### Exercise input ###

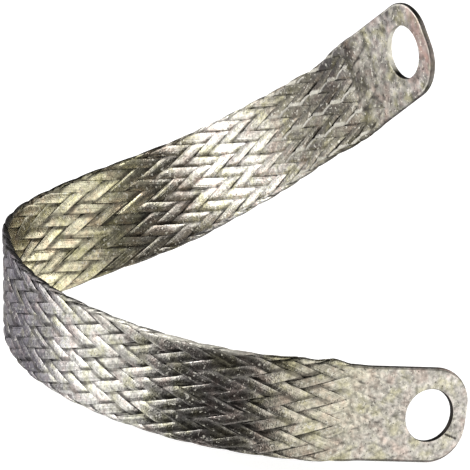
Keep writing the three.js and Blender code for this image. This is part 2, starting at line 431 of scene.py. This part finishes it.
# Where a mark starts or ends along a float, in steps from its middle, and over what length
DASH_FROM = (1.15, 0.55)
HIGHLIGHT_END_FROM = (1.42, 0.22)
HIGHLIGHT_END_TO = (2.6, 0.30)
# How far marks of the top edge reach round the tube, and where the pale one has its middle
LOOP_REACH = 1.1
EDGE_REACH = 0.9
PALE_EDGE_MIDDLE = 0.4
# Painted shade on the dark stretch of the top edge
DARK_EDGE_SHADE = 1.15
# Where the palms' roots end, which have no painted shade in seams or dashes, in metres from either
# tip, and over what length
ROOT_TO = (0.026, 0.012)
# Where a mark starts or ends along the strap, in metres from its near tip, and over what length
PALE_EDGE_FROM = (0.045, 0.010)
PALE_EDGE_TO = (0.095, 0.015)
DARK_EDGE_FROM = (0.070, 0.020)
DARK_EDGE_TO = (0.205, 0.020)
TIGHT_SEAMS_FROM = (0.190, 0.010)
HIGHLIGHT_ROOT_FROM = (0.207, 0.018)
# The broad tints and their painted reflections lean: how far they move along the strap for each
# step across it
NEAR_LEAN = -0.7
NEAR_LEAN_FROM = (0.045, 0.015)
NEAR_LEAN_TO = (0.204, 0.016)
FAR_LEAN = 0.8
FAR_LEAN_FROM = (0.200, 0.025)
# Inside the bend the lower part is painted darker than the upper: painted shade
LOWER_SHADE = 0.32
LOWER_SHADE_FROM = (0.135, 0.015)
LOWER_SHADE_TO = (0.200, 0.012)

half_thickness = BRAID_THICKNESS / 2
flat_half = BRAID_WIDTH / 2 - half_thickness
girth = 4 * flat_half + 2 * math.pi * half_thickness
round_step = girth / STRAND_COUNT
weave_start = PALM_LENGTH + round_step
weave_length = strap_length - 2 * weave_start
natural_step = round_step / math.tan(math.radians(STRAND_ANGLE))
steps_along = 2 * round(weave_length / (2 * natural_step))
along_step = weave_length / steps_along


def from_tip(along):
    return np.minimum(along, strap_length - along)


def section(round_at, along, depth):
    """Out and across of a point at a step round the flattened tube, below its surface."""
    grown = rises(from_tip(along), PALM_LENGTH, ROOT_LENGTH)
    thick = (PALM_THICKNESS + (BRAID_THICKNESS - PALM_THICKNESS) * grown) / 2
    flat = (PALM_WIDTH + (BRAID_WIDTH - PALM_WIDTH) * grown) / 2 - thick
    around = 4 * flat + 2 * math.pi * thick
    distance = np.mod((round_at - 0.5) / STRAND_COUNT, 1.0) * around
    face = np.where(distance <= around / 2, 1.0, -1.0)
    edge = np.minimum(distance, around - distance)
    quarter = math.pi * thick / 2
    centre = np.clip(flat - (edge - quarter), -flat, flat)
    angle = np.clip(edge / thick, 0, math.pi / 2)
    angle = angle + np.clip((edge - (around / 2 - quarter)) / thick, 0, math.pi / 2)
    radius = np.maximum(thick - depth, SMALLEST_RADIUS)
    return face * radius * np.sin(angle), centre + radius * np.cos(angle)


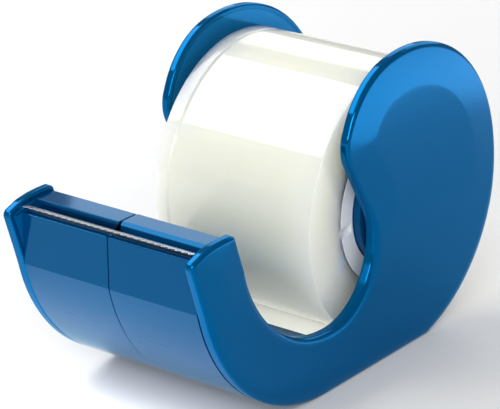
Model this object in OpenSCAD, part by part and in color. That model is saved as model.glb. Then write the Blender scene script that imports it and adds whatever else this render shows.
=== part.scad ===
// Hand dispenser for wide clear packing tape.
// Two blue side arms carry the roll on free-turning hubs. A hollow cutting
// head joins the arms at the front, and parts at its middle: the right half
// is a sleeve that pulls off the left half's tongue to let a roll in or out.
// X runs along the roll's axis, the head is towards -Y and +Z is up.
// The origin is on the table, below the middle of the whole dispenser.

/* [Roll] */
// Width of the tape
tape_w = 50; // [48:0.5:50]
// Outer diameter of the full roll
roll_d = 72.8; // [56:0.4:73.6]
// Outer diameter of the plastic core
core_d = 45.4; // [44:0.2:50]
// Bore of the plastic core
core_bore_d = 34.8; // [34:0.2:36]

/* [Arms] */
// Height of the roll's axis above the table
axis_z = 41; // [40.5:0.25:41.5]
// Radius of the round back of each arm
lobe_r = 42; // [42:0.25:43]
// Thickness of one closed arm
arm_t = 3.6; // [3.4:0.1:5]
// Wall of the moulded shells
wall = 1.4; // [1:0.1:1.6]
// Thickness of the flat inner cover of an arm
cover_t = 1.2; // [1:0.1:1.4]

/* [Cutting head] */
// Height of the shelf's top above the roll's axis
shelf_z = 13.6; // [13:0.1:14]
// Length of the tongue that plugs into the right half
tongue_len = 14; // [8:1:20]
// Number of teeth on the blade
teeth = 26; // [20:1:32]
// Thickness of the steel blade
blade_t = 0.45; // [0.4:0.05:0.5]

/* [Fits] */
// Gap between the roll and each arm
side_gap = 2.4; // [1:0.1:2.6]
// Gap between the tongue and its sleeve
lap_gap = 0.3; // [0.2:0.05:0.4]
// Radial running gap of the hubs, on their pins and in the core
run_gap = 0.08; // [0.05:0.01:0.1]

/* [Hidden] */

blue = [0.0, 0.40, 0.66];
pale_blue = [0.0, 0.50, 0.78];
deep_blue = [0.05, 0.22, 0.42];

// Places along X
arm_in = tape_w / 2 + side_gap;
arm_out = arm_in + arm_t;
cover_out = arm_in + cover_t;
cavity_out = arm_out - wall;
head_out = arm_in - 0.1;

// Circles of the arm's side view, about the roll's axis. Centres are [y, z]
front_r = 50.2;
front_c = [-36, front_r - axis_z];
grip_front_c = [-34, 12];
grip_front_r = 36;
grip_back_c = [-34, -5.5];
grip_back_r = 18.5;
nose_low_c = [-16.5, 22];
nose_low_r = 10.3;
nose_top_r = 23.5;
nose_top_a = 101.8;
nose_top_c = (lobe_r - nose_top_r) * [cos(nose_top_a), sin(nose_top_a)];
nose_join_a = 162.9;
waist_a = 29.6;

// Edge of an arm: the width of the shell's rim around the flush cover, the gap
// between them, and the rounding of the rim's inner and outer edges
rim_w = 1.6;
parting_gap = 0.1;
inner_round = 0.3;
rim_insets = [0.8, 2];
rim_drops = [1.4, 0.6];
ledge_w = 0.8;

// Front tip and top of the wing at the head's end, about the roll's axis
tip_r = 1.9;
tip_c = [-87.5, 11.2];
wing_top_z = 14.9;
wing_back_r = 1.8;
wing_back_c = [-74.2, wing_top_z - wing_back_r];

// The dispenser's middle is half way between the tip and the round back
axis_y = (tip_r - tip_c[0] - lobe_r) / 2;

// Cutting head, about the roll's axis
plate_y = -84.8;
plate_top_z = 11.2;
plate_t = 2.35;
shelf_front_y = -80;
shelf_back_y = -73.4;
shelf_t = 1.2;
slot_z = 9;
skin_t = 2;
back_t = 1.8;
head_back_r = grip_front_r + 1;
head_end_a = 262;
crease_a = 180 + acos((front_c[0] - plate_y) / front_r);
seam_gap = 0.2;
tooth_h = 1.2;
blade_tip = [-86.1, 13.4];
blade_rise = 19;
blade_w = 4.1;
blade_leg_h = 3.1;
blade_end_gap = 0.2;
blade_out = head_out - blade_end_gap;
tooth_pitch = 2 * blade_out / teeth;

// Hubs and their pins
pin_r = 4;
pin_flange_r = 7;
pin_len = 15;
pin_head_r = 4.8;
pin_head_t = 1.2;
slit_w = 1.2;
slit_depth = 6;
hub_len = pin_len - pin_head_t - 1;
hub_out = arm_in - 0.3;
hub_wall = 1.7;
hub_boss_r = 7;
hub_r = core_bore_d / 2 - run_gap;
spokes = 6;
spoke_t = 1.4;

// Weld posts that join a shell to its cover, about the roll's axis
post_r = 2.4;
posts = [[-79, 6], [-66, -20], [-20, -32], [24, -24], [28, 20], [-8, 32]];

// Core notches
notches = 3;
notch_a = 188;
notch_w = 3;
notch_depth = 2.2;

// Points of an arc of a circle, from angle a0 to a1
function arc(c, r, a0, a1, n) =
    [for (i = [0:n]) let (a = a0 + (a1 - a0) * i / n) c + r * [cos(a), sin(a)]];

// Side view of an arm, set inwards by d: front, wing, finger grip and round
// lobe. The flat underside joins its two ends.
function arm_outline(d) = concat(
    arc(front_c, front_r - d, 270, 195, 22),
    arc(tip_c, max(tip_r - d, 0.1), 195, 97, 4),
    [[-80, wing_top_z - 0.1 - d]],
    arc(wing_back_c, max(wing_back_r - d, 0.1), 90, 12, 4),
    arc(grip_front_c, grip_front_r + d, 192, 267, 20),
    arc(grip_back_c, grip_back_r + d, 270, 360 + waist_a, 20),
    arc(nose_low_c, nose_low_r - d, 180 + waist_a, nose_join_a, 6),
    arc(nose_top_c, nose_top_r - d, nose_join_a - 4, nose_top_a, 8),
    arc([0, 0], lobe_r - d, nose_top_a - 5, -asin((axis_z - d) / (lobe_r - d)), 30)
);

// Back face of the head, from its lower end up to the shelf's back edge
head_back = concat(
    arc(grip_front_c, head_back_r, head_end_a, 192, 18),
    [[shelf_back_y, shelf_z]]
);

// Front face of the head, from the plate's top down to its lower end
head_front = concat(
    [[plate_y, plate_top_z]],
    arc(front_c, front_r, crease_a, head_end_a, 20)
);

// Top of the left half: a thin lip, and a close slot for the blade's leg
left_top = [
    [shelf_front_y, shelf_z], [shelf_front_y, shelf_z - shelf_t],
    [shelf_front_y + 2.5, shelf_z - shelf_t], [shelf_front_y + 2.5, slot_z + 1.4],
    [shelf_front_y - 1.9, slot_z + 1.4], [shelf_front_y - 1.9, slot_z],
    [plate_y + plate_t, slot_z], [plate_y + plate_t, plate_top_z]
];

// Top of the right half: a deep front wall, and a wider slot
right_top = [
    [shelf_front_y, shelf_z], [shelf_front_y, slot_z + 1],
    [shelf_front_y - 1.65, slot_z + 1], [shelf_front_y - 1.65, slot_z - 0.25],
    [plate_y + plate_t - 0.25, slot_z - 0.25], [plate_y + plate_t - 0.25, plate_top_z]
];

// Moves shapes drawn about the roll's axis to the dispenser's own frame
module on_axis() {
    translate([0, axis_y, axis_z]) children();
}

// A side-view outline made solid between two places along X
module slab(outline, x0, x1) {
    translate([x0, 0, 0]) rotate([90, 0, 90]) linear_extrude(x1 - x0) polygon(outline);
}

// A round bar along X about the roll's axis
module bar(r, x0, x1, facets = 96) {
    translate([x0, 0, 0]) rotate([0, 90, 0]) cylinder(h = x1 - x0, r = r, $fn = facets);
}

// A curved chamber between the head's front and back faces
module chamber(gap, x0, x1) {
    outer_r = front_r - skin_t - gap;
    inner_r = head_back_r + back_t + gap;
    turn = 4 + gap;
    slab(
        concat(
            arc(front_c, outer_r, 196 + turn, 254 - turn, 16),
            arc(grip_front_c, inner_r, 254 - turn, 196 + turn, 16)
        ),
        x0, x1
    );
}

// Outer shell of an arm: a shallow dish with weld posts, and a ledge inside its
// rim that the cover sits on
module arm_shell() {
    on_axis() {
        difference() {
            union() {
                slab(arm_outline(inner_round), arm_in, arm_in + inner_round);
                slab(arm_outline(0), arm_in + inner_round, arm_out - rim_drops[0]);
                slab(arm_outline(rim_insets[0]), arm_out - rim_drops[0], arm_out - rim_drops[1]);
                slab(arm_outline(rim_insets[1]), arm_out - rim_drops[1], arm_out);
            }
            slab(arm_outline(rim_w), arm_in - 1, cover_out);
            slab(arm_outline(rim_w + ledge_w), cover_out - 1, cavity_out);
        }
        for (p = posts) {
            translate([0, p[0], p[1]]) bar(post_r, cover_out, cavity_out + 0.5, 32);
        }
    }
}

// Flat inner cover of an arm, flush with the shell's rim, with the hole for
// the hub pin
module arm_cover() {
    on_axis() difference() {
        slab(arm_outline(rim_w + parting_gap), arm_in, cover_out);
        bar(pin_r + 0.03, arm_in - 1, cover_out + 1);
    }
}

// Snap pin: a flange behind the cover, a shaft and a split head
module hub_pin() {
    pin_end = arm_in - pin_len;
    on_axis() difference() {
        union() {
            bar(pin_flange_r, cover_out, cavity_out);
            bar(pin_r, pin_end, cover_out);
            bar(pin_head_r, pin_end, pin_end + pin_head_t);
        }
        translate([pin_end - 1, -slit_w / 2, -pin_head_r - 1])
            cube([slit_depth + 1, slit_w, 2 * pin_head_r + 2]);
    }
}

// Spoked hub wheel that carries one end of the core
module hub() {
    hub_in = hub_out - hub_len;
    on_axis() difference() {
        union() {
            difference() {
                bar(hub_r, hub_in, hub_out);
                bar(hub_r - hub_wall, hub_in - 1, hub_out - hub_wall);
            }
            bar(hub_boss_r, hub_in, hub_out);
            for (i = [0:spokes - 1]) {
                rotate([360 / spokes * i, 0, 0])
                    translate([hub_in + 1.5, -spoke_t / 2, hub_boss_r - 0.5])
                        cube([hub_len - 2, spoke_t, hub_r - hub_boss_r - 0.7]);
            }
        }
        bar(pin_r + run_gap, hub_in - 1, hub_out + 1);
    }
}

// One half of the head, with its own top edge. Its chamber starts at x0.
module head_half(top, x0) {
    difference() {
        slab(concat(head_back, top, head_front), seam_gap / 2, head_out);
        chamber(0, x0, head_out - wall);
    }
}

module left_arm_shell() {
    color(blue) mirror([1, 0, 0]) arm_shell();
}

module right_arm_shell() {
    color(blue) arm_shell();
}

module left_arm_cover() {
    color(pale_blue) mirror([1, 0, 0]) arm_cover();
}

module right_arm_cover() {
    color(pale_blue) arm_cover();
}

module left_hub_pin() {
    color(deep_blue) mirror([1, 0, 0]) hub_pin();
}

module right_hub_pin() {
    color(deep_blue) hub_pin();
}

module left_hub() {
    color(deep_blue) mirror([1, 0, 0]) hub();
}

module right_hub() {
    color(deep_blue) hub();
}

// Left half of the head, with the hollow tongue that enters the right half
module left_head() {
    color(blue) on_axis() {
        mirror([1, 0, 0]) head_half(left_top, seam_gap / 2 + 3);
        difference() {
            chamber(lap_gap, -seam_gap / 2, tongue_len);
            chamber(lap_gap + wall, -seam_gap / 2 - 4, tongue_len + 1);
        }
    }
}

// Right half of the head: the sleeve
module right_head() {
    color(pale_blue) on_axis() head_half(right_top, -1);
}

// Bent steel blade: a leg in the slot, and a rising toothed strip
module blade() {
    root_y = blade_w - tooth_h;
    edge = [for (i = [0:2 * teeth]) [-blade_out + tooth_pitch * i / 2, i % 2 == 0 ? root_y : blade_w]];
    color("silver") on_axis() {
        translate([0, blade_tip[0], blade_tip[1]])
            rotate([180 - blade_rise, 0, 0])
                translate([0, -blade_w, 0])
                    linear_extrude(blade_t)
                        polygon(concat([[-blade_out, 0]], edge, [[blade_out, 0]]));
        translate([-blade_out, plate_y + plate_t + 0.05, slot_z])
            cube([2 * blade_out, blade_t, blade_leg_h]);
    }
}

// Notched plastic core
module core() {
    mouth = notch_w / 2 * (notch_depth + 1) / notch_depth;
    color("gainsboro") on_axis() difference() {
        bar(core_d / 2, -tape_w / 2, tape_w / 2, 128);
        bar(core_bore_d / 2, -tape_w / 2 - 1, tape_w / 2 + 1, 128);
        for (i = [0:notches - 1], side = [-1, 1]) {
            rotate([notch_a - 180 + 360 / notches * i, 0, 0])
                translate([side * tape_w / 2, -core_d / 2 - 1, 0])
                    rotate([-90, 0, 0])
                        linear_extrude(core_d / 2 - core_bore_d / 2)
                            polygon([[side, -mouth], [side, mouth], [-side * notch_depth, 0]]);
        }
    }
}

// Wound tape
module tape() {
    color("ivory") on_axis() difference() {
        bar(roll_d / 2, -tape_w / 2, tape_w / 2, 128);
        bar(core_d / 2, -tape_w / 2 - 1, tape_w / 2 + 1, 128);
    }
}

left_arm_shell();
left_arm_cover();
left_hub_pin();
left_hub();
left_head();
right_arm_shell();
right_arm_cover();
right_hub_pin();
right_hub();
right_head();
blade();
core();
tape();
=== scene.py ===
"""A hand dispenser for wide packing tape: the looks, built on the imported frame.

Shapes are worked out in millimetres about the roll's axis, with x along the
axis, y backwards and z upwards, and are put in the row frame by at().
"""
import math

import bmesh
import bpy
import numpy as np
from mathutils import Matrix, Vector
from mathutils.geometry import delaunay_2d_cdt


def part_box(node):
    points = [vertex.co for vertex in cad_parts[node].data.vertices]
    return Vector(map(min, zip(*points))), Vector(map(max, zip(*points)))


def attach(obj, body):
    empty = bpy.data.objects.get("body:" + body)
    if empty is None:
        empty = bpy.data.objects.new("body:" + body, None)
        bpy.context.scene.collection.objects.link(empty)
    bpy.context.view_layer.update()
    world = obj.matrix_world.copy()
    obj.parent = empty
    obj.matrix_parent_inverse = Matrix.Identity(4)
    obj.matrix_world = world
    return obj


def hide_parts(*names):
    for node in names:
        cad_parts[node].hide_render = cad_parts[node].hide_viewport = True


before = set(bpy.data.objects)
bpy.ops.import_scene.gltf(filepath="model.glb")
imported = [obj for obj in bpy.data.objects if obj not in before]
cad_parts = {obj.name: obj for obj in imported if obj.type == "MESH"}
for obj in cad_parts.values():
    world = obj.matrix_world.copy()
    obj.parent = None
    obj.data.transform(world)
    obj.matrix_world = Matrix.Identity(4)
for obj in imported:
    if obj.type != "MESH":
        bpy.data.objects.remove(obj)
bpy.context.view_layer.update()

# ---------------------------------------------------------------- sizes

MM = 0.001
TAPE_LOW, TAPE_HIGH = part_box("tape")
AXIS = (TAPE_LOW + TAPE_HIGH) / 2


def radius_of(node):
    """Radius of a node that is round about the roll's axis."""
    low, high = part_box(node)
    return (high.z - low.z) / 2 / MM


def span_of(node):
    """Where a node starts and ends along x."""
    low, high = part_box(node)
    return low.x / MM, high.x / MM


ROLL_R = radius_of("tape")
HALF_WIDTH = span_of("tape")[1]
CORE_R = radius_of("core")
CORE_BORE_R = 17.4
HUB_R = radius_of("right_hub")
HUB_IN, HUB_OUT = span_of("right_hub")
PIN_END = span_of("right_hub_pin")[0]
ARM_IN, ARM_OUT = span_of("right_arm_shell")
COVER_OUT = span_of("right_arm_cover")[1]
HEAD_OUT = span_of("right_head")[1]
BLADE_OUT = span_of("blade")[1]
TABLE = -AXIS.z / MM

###

### [Exercise]
Gather each line of the listing that holds the string "data".

### [Final result]
    points = [vertex.co for vertex in cad_parts[node].data.vertices]
    empty = bpy.data.objects.get("body:" + body)
        empty = bpy.data.objects.new("body:" + body, None)
before = set(bpy.data.objects)
imported = [obj for obj in bpy.data.objects if obj not in before]
    obj.data.transform(world)
        bpy.data.objects.remove(obj)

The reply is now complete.